# Acupuncture in SE wales



## Dramaqueen88 (Jun 30, 2014)

Hi,

Just wondered if anyone can recommend an acupuncturist in south east wales. Looking to undergo some sessions before treatment.

I know sessions can be beneficial before ivf, I am waiting for IUI but thought I would give it a try anyway! 

Thanks


----------



## Vixxx (May 3, 2009)

I had acu with both Pauline Jones and Jackie Brown and thought both were good - but different.  I think they are both working out of CRGW at the moment but also other places.

Good luck.


----------



## Dramaqueen88 (Jun 30, 2014)

Great thank you!

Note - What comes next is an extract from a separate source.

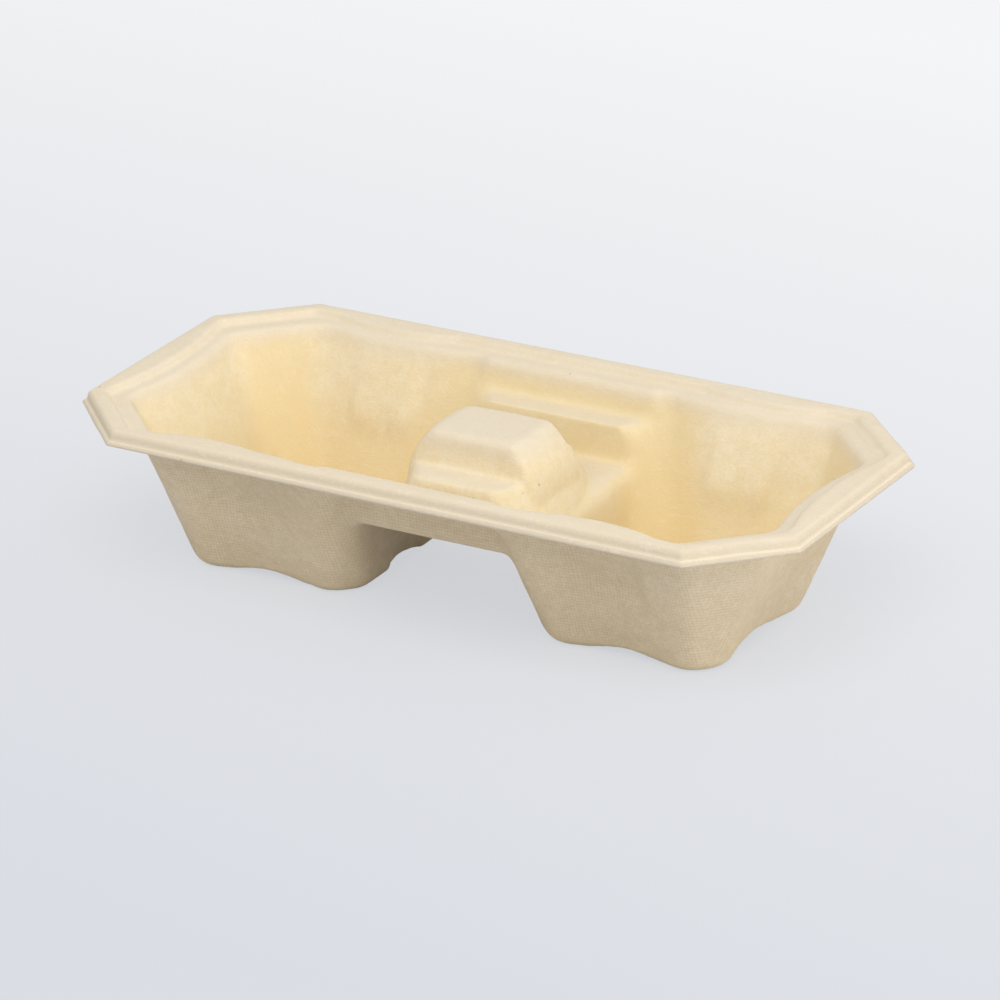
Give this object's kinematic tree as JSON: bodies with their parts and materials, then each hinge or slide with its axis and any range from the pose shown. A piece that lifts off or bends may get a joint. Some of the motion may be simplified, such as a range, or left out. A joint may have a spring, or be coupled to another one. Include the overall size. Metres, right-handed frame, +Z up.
{
  "type": "cup carrier",
  "caption": "Shallow moulded pulp tray with two lobed cup cells, a stepped hump between them and an eight-sided rim.",
  "frame": {"origin": "centre of the tray's footprint, on the plane that its eight feet stand on", "axes": "+X along the length, from one cup cell to the other; +Y across the width; +Z up, out of the cells"},
  "size_m": [0.22, 0.11, 0.047],
  "materials": {
    "pulp": "matt"
  },
  "bodies": {
    "root": {"cup_tray": "pulp"}
  },
  "joints": []
}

Did you contact them via CRGW?


----------



## Vixxx (May 3, 2009)

I had my acu before they started working out of CRGW but you can find their contact details on the GRGW website under Patient Information / Holistic Therapies: http://www.crgw.co.uk/information.php?t=Holistic-therapy&s=Patient-Information&id=63

This post contains an unconfirmed link/information and readers are reminded that FertilityFriends.co.uk or its owners are not responsible for the content of external internet sites


----------



## Dramaqueen88 (Jun 30, 2014)

That's great thank you


----------



## Dramaqueen88 (Jun 30, 2014)

Thanks for the advice I have booked an appointment with Jackie on Friday.

A bit nervous of what to expect, I have has acupuncture before just not for fertility.


----------



## Vixxx (May 3, 2009)

DQ88 - How did your session go?


----------



## Dramaqueen88 (Jun 30, 2014)

Had to rearrange as I've been feeling the effects of my metformin today :/ 

Got an appointment for Thursday morning so will update then


----------



## Vixxx (May 3, 2009)

Oh dear!  Hope you feel better and the session goes well.  I'll be interested to hear what you think.


----------



## Dramaqueen88 (Jun 30, 2014)

Hi Vixx,

Had a lovely acu session with Jackie, although I wasn't too keen when she put some in my ears  

I will have a chance to try them both out as Jackie is away on holidays for a few weeks so have a session with Pauline instead, looking forward to trying both out!


----------